In any case, these were very flavorful and pretty easy.  If you're like me, you'll have most of the ingredients on hand and will only have to pick up a few items.  I actually had half a package of dumpling wrappers left over from the New Year's shu mai, so I really only had to pick up scallions.  I love it when I can use up what I already have in the freezer or cabinet!  I served them on a bed of red cabbage for a bit of freshness and crunch.  I could see serving them the same way for a party--they can be frozen in advance and cooked as needed which would be ideal for entertaining.

Pork and Scallion Dumplings
from Epicurious
serves 2 as a main dish (24-30 dumplings)

We had a bit of pork leftover, which made yummy a few meatballs with some panko thrown in.

1/2 lb fatty ground pork
1/2 tbsp Shaoxing wine (I substituted sherry)
1/4 tsp Asian sesame oil
1/2 tsp Vietnamese chile-garlic sauce (preferably Huy Fong brand)
1 1/2 tsp finely grated peeled ginger
1/2 tsp rice vinegar (not seasoned)
2 tsp soy sauce
1/2 tsp kosher salt
Pinch of white pepper
3 tbsp finely chopped cilantro stems
3 tbsp finely chopped scallions, flowering chives, or flat Chinese chives (garlic chives)
24 to 30 round dumpling (gyoza) wrappers

Make the dipping sauce by mixing all the following ingredients and let it sit while you make the dumplings.

1/2 c soy sauce
1/3 c water
1/2 tbsp Shaoxing wine (or sherry)
1/8 tsp Asian sesame oil
1 garlic clove, smashed
3 (2-inch) dried red chiles, wiped clean
1/8 tsp sugar

Combine all filling ingredients (except cilantro stems, chives, and wrappers) in a large bowl, then stir in cilantro stems and chives. Set bowl in a larger bowl of ice to keep chilled while forming dumplings.
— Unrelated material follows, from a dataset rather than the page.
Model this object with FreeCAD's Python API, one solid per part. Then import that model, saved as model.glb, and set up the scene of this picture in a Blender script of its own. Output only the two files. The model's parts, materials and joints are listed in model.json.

Place a slightly rounded teaspoon of filling in center of a wrapper and moisten area around filling with water. Fold in half to form a crescent and press to seal. Moisten one corner and bring corners together, pressing them, to form a tortellini-shaped dumpling. Repeat with remaining filling and wrappers.

Cook dumplings in a large pot of gently simmering water until pork is just cooked, about 3 minutes. Transfer with a slotted spoon to a platter.


  1. This food looks ummm!.... ummmm ummm!!! um!. You have inspired me to do a cooking video for my Artifact Assignment for Digital Storytelling class. P.S My family does the same. We save the left over food for the following days lunch or dinner.

  2. Glad to hear it! Thanks for reading!